Inmate who escaped during father’s funeral sentenced

A D.C. inmate who escaped from custody while he was released from jail to attend his father’s funeral has been sentenced to more than 11 years in prison.

Twenty-six-year-old William Brice Jr. was sentenced to 10 years for a shooting and robbery in Northeast Washington and 16 months for the subsequent escape in which he eluded authorities for nearly two years.

Brice had been on the run for nearly two years and was a member of The Washington Examiner’s Top 10 Most Wanted fugitive list before his capture.

At the time of his escape, Brice was awaiting trail on robbery and assault with a deadly weapon charges and for violating his parole on a previous weapons conviction.

The accusations against him were serious: On the night of Jan. 24, 2008, D.C. police said, Brice walked up to a group of people at Fifth and Dix streets NE, pulled out a .45-caliber pistol and fired at one of the men, wounding him in the buttocks.

As the victim fell to the ground, Brice approached and shot the man a second time. The shooting victim survived and Brice was quickly arrested at a nearby apartment office where he worked.

In April 2008, D.C. Superior Court Judge Robert Richter allowed Brice to be temporarily released from jail for three hours in the custody of one of Brice’s two public defense attorneys to attend his father’s funeral service.

Public Defender Chris Roberts promised Richter that Roberts would call “the minute there was any trouble,” according to a transcript of the hearing.

After attending the funeral with the attorney, Brice slipped away and Roberts never notified any authorities about the escape.

Authorities discovered that Brice was missing the next day after the D.C. Jail declared Brice overdue, authorities said. Instead of alerting Richter that his client fled, Roberts faxed a letter to the judge’s chambers, asking to be removed as Brice’s lawyer.

Authorities began a manhunt that turned into a multistate 19-month search.

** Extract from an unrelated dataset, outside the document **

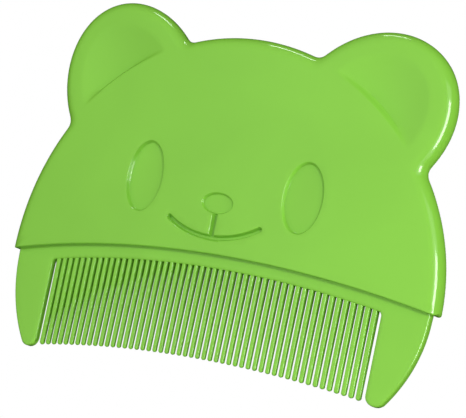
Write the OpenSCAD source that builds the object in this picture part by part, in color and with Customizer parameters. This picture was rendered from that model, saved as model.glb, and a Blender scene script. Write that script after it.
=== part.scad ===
// Bear-head flea comb: a hollow handle (front shell and back cover) that holds a separate comb blade.
//
// Frame: the comb lies on its back. +X runs to the right of the face, +Y runs from the teeth to the ears, and
// +Z is the way the face looks. The origin is the middle of the footprint, at the lowest edge of the back.
// Heights along Y are first counted from "gauge", a line a little above the tips of the middle teeth, and
// lift_y() moves everything so that the footprint is centred.
// The whole comb is bowed about an axis along Y: its middle stands higher in Z than its two sides.

/* [Fine teeth] */
// Distance between the middles of two neighbouring fine teeth, on average
tooth_pitch = 1.417; // [1.36:0.001:1.42]
// Number of fine teeth
tooth_count = 51; // [41:2:51]
// How much closer than the average the middle teeth stand, so that the outer ones stand wider apart
tooth_spread = 0.03; // [0:0.005:0.05]
// Width of the middle fine teeth
tooth_w = 0.8; // [0.6:0.02:0.84]
// Width of the outermost fine teeth
tooth_end_w = 1.0; // [0.7:0.05:1.15]
// How far the front of a fine tooth lies below the front of the blade at its root
tooth_set = 0.3; // [0.1:0.05:0.5]
// How much deeper than that the front lies at the tip
tip_set = 0.2; // [0:0.05:0.3]
// Depth of a fine tooth at its tip, front to back
tooth_tip_d = 1.05; // [0.6:0.05:1.2]
// How far the tip line of the middle teeth lies below the gauge line
tip_drop = 1.15; // [0.8:0.05:1.5]
// Radius of the arc that the tips lie on
tip_r = 269; // [240:1:300]
// Height of the tooth roots at the middle, above the gauge line
root_y = 17.2; // [16.5:0.1:17.6]
// Radius of the arc that the roots lie on
root_r = 233; // [225:1:250]

/* [Blade] */
// Thickness of the blade
blade_t = 2.0; // [1.7:0.05:2.1]
// Clear space between the outer fine teeth and the guard teeth
guard_gap = 0.9; // [0.8:0.05:1]
// Radius of the outer edge of a guard tooth
guard_r = 32.5; // [32.5:0.1:33]
// Distance from the middle to the centre of that radius
guard_cx = 13.65; // [13.4:0.05:13.65]
// Height of the centre of that radius above the gauge line
guard_cy = 15.05; // [14.5:0.05:15.5]
// Radius of the tip of a guard tooth
guard_tip_r = 2.0; // [1.6:0.1:2.2]
// How far the blade's tongue reaches into the head, above the lip
tongue_h = 8.5; // [7:0.5:9]

/* [Head] */
// Radius of the crown between the ears
crown_r = 45.5; // [45:0.1:46]
// Height of the centre of the crown above the gauge line
crown_cy = 19.0; // [18.5:0.1:19.5]
// Radius of the cheeks, which run into the crown
cheek_r = 48.5; // [48.4:0.1:49]
// Angle above level at which cheek and crown meet
cheek_angle = 74.6; // [70:0.1:78]
// Height of the lip at the middle, above the gauge line
lip_y = 19.8; // [19.6:0.1:20.2]
// Radius of the arc of the lip
lip_r = 255; // [245:1:265]
// Thickness of the head over its front wall and cover
head_t = 4.6; // [4.5:0.1:5]
// Thickness of the front wall of the head
front_wall = 1.55; // [1.5:0.05:1.7]
// Thickness of the side wall of the head, which is how far the lip overhangs the blade
side_wall = 1.4; // [1.3:0.05:1.5]
// Outer radius of the bow of the whole comb
bow_r = 181; // [170:1:200]

/* [Ears] */
// Distance from the middle to the centre of an ear
ear_cx = 26.4; // [26:0.1:27]
// Height of the centre of an ear above the gauge line
ear_cy = 51.6; // [51:0.1:52]
// Half of the long axis of an ear
ear_long = 19.25; // [18.5:0.05:19.5]
// Half of the short axis of an ear
ear_short = 15.7; // [15:0.05:16]
// Angle of the long axis above level
ear_tilt = 53; // [48:1:58]
// Distance from the edge of an ear to the dish in its face
ear_rim = 4.9; // [4:0.1:5.5]
// Depth of the dish at its deepest
dish_depth = 1.7; // [1:0.1:1.8]
// How far inside the edge of the face the step of the dish lies
dish_step = 0.9; // [0.5:0.1:1]

/* [Face] */
// Distance from the middle to the centre of an eye
eye_cx = 17.6; // [17:0.1:18]
// Height of the centre of an eye above the gauge line
eye_cy = 33.6; // [33:0.1:34]
// Half of the width of an eye
eye_rx = 4.1; // [3.5:0.1:4.5]
// Half of the height of an eye
eye_ry = 7.3; // [6.5:0.1:7.5]
// Height of the centre of the nose above the gauge line
nose_cy = 30.0; // [29.5:0.1:30.5]
// Half of the width of the nose
nose_rx = 3.4; // [3:0.1:3.8]
// Half of the height of the nose
nose_ry = 2.15; // [1.8:0.05:2.4]
// Half of the width of the mouth
mouth_x = 10.0; // [9:0.1:10.5]
// Height of the ends of the mouth above the gauge line
mouth_end_y = 26.0; // [25.6:0.1:26.4]
// Height of the middle of the mouth above the gauge line
mouth_mid_y = 23.0; // [22.6:0.1:23.4]
// Width of the mouth groove and of the line from nose to mouth
groove_w = 1.1; // [0.8:0.05:1.2]
// Depth of the eyes
eye_depth = 0.9; // [0.5:0.05:1]
// Depth of the nose
nose_depth = 0.7; // [0.4:0.05:0.9]
// Depth of the mouth and of the line above it
mouth_depth = 1.0; // [0.5:0.05:1]

/* [Fit inside the head] */
// Radius of the pegs on the back cover
peg_r = 1.5; // [1.2:0.05:1.6]
// Clearance round the pegs and the edge of the cover
play = 0.1; // [0.05:0.01:0.15]
// Wall of the sockets that the upper pegs press into
socket_wall = 1.1; // [0.9:0.1:1.3]

/* [Hidden] */
$fn = 96;

plastic = "#8ccf4c";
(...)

Brice was finally captured almost by accident on the campus of Norfolk State University. In November 2009, a university police officer asked Brice for a student ID. Brice didn’t have one and provided the officer a Social Security number that turned out to be bogus, authorities said. That led to more questioning, and as the charade began to unravel Brice took off running. Police captured him a short time later.

He was arrested for providing a false identity, and while in custody police discovered his true identity and the warrant from D.C.